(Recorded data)
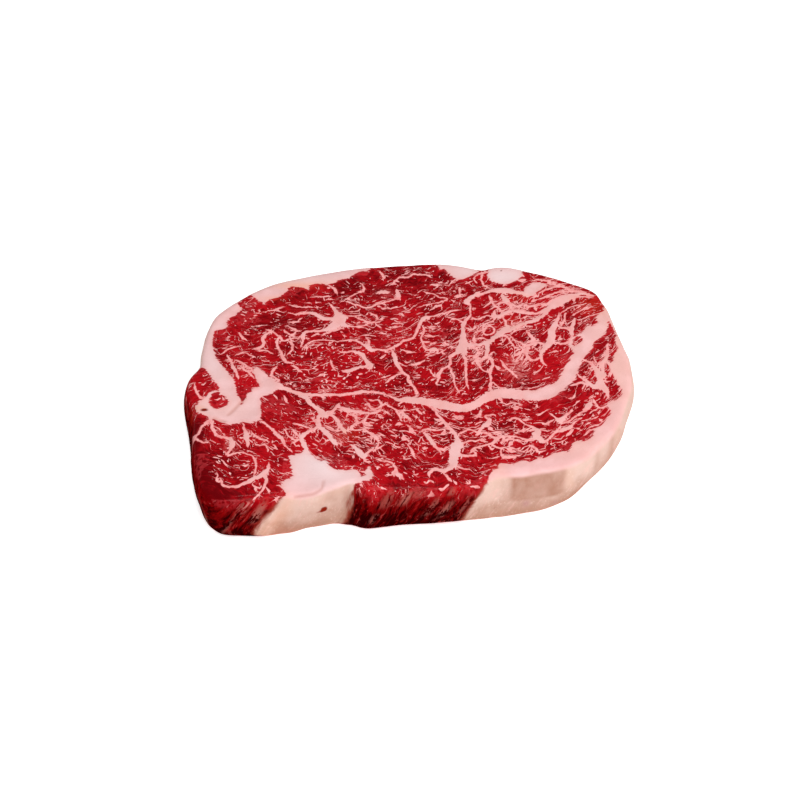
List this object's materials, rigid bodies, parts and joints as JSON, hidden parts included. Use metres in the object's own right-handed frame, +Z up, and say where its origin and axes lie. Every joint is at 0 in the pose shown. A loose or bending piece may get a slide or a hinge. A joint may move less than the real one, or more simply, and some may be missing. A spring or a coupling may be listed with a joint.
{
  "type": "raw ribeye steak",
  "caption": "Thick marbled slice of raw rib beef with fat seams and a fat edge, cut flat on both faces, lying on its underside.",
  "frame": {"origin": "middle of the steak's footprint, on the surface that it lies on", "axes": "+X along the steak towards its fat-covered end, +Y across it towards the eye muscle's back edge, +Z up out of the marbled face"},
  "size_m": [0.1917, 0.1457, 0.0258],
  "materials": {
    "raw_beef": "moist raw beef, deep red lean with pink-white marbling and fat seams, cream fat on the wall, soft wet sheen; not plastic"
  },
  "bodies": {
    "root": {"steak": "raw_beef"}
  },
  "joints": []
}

==

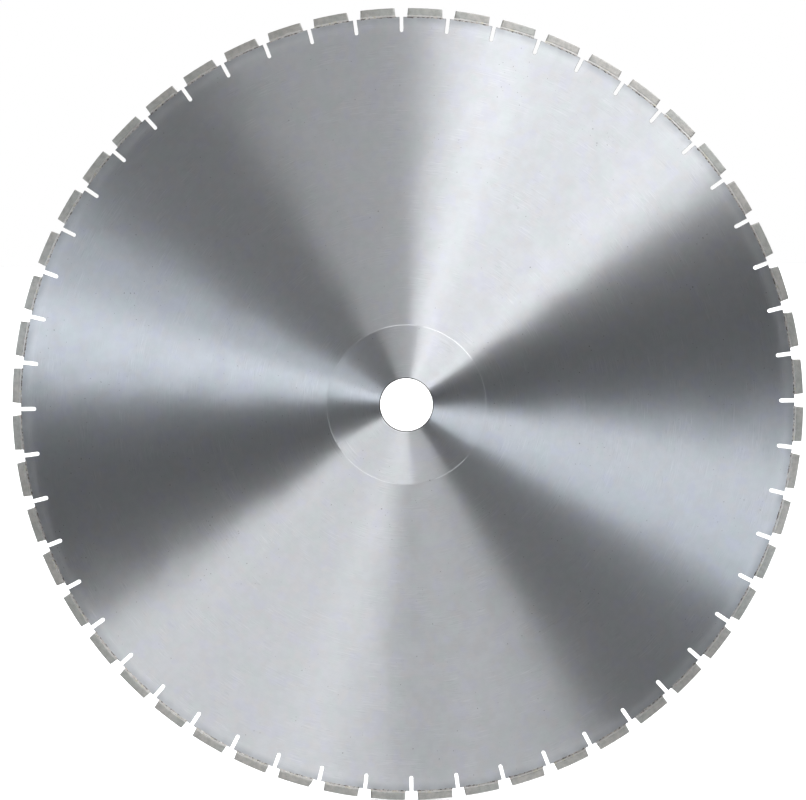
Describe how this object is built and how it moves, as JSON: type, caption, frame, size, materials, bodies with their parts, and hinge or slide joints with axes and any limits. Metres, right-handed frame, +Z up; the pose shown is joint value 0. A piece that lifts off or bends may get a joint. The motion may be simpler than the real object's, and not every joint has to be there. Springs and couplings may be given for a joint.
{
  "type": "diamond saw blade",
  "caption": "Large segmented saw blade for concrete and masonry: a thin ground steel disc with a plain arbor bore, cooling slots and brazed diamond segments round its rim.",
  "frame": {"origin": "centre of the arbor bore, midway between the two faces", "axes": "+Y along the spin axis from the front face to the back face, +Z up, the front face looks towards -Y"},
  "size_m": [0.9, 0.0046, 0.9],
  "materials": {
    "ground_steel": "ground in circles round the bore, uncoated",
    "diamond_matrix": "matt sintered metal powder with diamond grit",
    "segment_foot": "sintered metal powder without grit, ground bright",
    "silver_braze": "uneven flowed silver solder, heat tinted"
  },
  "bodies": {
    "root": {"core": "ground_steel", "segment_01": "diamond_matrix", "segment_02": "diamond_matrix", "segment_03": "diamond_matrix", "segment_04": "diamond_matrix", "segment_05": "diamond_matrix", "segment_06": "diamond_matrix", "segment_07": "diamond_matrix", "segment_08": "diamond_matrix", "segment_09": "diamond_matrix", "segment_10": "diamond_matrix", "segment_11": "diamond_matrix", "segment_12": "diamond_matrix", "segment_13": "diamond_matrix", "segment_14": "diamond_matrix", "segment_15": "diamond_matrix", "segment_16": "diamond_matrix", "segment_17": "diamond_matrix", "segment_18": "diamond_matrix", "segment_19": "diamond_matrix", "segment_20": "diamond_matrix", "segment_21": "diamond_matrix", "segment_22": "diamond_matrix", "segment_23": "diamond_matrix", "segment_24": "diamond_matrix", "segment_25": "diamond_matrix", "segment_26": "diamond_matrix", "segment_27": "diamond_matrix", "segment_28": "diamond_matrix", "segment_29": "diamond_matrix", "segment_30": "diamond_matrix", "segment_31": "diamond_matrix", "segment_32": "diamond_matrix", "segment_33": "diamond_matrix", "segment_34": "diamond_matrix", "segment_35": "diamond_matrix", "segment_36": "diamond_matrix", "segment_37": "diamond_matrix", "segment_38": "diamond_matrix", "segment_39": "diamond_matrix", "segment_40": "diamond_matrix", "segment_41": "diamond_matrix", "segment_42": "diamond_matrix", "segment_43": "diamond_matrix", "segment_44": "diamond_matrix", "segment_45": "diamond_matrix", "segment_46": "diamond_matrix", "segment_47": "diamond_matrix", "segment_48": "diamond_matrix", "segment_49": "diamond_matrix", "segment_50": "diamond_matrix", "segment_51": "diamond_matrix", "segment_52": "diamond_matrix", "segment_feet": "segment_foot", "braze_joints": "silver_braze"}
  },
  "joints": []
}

* * *

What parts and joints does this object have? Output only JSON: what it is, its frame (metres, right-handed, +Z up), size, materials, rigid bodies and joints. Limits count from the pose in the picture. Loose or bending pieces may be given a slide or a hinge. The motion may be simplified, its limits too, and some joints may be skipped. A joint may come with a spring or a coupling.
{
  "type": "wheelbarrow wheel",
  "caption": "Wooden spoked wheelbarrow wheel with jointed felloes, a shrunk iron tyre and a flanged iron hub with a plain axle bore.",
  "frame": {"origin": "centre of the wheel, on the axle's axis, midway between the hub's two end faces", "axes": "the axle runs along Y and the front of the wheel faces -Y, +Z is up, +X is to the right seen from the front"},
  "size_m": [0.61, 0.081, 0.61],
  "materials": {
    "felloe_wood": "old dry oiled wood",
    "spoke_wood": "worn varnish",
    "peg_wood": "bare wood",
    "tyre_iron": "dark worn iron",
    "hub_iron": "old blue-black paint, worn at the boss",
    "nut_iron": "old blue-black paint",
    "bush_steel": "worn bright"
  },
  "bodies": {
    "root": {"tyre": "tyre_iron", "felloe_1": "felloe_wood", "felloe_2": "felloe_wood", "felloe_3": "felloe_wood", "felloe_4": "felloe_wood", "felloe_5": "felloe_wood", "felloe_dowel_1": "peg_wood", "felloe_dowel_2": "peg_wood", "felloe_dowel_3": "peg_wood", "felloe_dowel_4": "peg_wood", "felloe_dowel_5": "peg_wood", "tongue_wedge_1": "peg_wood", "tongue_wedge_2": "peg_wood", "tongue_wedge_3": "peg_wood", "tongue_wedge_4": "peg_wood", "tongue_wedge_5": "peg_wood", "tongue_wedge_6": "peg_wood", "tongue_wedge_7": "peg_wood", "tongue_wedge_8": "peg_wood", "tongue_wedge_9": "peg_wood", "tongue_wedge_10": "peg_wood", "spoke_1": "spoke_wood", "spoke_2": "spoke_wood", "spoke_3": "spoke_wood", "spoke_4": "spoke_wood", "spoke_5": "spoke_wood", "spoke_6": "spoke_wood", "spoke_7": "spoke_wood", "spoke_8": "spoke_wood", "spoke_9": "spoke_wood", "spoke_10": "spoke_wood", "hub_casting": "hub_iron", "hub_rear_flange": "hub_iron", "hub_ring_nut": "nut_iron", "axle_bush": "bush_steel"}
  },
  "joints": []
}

* _Set task_: Search the listing for the word "type" and return each line that holds it.

* _The answer_:
  "type": "raw ribeye steak",
Describe how this object is built and how it moves, as JSON: type, caption, frame, size, materials, bodies with their parts, and hinge or slide joints with axes and any limits. Metres, right-handed frame, +Z up; the pose shown is joint value 0. A piece that lifts off or bends may get a joint. The motion may be simpler than the real object's, and not every joint has to be there. Springs and couplings may be given for a joint.
  "type": "diamond saw blade",
  "type": "wheelbarrow wheel",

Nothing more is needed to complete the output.